Nancy, madre adottiva, invece di raccontare quanto è cambiata in meglio la sua vita, si chiede se ha davvero fatto il bene di suo figlio. Dubita, si interroga, si toglie dal centro.

Per me è stata una delle rappresentazioni più realistiche dell’adozione viste sullo schermo. Niente fiocchi azzurri, niente amore a prima vista. Solo la fatica di costruire un legame con chi arriva con la propria storia cucita addosso.

Nel corso della seconda stagione, emerge una sottotrama significativa che segna un punto di rottura nella famiglia Tench: i genitori scoprono che Brian è stato coinvolto nella morte di un bambino più piccolo. Non ha partecipato attivamente all’uccisione, ma ha assistito senza intervenire mentre due bambini più grandi causavano la morte del piccolo.

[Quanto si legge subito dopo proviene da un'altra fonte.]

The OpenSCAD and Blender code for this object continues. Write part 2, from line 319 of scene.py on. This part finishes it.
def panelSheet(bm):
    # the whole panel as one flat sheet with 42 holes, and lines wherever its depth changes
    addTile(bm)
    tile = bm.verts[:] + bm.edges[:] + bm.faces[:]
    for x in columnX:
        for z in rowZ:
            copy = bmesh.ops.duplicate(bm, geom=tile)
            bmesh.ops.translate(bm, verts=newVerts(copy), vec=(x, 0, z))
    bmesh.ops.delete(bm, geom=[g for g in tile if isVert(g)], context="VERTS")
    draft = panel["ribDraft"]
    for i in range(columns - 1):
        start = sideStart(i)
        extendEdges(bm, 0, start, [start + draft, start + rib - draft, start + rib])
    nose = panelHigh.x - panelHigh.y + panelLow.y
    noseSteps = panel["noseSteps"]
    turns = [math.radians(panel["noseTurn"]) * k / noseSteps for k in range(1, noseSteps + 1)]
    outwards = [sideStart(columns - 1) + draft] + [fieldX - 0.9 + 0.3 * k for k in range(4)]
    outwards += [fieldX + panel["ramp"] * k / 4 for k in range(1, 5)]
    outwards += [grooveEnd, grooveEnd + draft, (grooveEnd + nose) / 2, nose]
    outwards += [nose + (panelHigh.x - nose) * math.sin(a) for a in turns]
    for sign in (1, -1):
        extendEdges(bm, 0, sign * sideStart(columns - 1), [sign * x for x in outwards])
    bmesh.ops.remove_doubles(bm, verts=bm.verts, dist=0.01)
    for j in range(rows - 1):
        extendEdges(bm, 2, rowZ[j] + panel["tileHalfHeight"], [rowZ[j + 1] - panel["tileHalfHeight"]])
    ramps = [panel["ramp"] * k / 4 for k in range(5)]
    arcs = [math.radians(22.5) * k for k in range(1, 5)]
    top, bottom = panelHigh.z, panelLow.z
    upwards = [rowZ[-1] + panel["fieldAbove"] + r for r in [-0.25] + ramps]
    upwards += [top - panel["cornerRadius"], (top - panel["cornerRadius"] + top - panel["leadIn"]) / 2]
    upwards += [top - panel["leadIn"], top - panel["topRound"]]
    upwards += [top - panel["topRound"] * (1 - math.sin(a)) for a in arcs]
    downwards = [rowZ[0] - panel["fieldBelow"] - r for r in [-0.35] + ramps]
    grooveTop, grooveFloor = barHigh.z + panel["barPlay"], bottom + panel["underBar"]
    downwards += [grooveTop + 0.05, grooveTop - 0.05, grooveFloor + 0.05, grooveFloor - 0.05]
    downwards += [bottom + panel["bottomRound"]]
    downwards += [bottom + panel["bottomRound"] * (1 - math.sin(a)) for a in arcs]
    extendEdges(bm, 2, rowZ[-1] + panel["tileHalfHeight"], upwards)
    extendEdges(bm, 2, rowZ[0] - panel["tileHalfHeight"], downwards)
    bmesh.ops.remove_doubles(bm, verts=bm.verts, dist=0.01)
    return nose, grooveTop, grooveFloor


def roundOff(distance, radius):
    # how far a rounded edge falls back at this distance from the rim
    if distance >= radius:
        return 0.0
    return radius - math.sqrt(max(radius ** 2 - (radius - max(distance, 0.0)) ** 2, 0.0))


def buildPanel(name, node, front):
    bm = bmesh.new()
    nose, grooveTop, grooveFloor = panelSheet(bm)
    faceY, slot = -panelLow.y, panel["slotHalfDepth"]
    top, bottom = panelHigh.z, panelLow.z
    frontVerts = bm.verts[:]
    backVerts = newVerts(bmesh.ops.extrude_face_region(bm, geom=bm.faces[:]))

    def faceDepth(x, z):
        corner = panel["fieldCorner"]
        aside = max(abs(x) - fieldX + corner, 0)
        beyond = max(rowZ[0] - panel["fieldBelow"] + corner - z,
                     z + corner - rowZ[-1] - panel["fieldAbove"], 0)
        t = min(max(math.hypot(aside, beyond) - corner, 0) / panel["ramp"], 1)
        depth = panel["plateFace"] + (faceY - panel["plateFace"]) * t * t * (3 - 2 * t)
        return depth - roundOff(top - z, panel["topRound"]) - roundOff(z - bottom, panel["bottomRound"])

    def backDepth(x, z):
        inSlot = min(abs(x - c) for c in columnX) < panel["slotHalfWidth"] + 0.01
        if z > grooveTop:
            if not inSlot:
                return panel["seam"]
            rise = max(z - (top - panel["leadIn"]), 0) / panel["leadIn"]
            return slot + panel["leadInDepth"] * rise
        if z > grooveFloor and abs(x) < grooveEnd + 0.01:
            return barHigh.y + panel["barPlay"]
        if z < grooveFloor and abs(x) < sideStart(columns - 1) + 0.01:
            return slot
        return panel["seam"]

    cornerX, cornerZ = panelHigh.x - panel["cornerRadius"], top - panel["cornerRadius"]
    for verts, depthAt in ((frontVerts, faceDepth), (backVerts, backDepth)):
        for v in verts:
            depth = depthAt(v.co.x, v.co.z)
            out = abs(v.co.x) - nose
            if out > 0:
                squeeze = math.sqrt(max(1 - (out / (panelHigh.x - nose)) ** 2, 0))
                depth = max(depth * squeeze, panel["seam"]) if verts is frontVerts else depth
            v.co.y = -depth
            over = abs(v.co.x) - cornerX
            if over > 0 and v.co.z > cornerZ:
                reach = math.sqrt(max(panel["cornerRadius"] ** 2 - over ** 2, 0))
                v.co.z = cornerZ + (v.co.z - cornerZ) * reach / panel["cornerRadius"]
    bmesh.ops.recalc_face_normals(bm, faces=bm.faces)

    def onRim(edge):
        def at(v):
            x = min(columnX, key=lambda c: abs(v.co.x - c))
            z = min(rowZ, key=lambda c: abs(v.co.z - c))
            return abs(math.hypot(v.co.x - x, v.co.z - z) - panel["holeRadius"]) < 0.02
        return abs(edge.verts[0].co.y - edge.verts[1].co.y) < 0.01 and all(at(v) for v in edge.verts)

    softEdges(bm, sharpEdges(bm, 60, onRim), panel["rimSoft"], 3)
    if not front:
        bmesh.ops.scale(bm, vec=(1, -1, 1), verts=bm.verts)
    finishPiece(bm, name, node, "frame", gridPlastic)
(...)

Brian aveva suggerito di mettere il corpo su una croce, gesto che si presta a più interpretazioni: per la gente è una sorta di macabro rito, per Nancy un tentativo di far risorgere il bambino, per Bill, che ogni giorno ha a che fare con menti efferate, il segno di qualcosa che non va in Brian.

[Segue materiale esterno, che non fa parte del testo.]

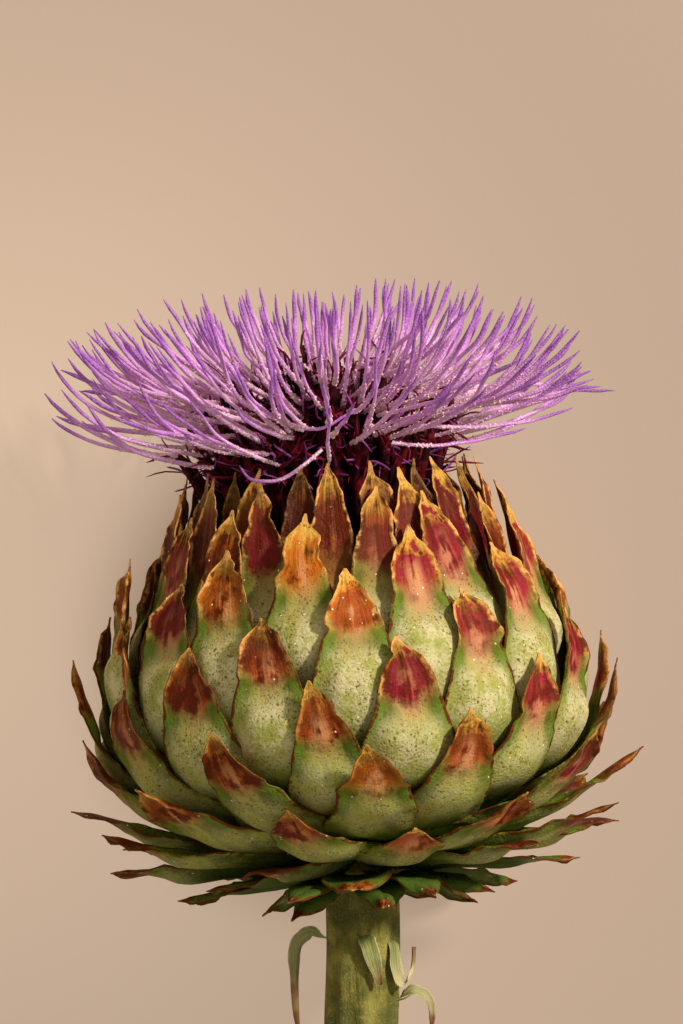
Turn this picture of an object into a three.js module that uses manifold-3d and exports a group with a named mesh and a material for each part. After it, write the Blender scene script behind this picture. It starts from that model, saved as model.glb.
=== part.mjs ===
// A globe artichoke in flower, picked with a short stem and lying on its side.
// Units are millimetres and +Z is up. The head's own axis runs level along +Y, stem end toward -Y and
// flower toward +Y, so the side that faces a viewer of the standing plant faces straight up here.
// Every scale-like leaf of the head (a bract) sits on one spiral and nests over the one behind it.

import * as THREE from 'three';
import { mergeVertices } from 'three/addons/utils/BufferGeometryUtils.js';
import Module from 'manifold-3d';

const wasm = await Module();
wasm.setup();

// ---------------------------------------------------------------- driving dimensions

const AXIS_HEIGHT = 48;           // height of the head's axis over the surface it lies on
const SAG = 1.4;                  // how far the underside would reach past that surface if it were hard
const FLAT = 0.15;                // depth of the flat worn where the underside touches
const TOUCH = 0.4;                // flared tips stop this far above the deepest point
const CLEARANCE = 0.3;            // gap left between neighbouring pieces

// Side outline of the head: [radius, distance along the axis from the top of the stem].
const GLOBE = [
  [7.5, 0], [15.1, 1.9], [27.8, 5.9], [34.9, 9.8], [43.9, 17.6], [48.2, 25.4],
  [49.6, 34], [45.9, 49], [36.5, 64.7], [29.9, 80.4], [28.6, 94],
];

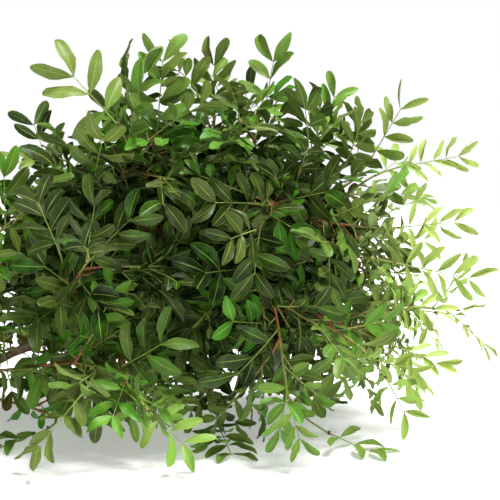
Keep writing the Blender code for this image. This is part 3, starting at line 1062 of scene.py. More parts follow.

La scena, di cui non si vedono immagini esplicite ma si intuisce tutto dal comportamento dei personaggi e dai racconti, è disturbante proprio per il silenzio e l’inquietudine che suscita: Brian non parla, non spiega, non reagisce.

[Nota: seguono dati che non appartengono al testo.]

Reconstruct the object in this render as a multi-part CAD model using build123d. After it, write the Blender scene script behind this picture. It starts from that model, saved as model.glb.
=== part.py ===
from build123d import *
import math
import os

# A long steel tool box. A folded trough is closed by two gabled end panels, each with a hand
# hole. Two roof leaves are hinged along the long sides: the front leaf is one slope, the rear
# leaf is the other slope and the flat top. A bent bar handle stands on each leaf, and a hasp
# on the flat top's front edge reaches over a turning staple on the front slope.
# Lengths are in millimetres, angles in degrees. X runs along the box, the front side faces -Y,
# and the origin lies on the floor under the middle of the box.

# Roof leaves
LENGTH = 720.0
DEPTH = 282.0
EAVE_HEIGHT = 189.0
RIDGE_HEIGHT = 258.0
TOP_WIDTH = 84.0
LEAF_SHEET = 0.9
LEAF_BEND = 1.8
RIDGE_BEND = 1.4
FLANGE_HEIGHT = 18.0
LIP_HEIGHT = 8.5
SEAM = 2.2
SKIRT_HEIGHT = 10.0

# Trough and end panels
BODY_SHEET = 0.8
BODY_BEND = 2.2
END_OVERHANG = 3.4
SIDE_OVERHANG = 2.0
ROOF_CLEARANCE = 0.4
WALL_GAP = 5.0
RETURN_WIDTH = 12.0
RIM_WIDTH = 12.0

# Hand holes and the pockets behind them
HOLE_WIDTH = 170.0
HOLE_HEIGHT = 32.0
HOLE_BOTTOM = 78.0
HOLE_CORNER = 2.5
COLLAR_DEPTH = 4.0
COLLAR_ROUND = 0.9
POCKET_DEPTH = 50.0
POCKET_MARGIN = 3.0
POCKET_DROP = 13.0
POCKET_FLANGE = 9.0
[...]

Nell’episodio 7, Bill si confida con la dottoressa Carr: «Sono sempre distratto, non riesco a finire nemmeno una dannata cosa, è che mi sembra che lui faccia dei passi indietro. Ha smesso di parlare, non gioca quasi più, Brian dovrebbe raccontarmi delle sue sciocche giornate. Non ho idea di che cosa gli passi per la testa, l’abbiamo preso che aveva tre anni, i medici ci dissero che stava bene, ma prima chissà com’era la sua vita, come veniva trattato, a cosa è stato esposto? Come si può a sette anni fare quello che ha fatto lui? Ha guardato morire un bambino, il corpo crocifisso, e non l’ha detto a nessuno. Era già dentro di lui quando l’abbiamo preso o abbiamo fatto noi qualcosa?»

«Bill io ti conosco, non è colpa tua.»

«Quindi lui è questo.»

Non c’è redenzione, non c’è finale catartico, ma solo la fatica della convivenza con una storia difficile da decifrare. In questo senso la serie fa qualcosa di importante nella sottotrama dedicata all’adozione: non edulcora, non salva a ogni costo.

Mostra che la genitorialità adottiva può essere faticosa, disorientante, anche fallibile, e che i figli adottivi non sempre rispondono all’amore con gratitudine o con legami immediati.

Una rappresentazione che, pur nei limiti narrativi di una serie crime, apre uno spiraglio verso una narrazione più complessa e onesta dell’adozione.